The reduction in our programme funding costs further supports these actions. These reductions, arising from changes to the costs of both the EU and IMF funding, amount to some €10 billion over the initially envisaged 7.5 year average term of the programme.

The purpose of the EU/IMF Programme for Ireland is to provide the space necessary for economic and fiscal adjustment to take place. Based on current projections and assuming no market access, the State has access to sufficient funds for its needs well into the second half of 2013.

Our strong programme performance is reflected in the continuing reduction in our bond yields.

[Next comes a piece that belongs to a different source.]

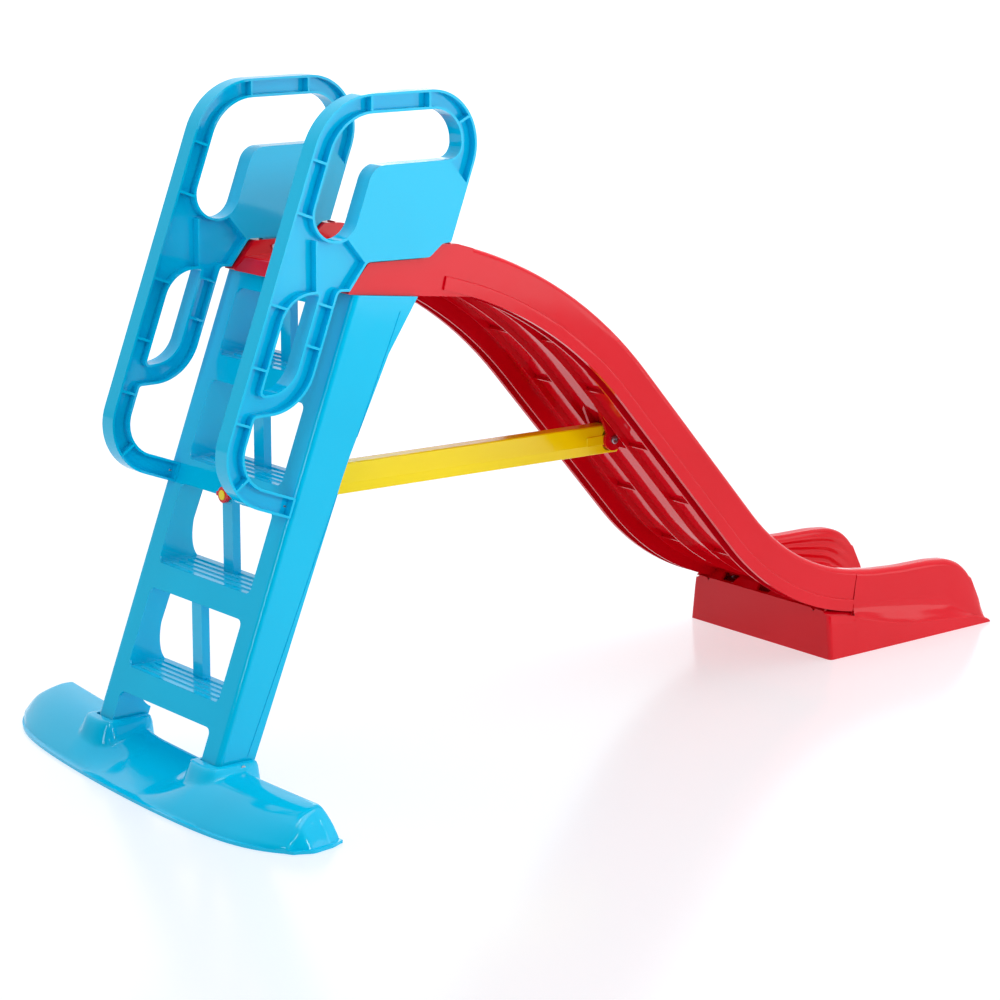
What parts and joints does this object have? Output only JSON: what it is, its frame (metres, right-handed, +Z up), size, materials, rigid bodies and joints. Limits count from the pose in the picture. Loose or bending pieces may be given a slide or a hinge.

This is essential to achieve the NTMA's stated intention of returning to sovereign debt markets as soon as market conditions permit.

Market sentiment toward Ireland has also improved. Ireland has maintained its credit rating at a time when a number of euro area countries were downgraded in 2012. Irish bond yields have improved considerably. In recent days, the 10-year bond yield has gone below 7% which is a considerable reduction from the 14.1% peak in July 2011. The National Treasury Management Agency has re-engaged with the bond market and extended some €3.5 billion of debt maturing just after the programme ends. This is a significant first step in terms of managing Ireland's post programme funding requirements. These developments can be directly related to our strong programme implementation.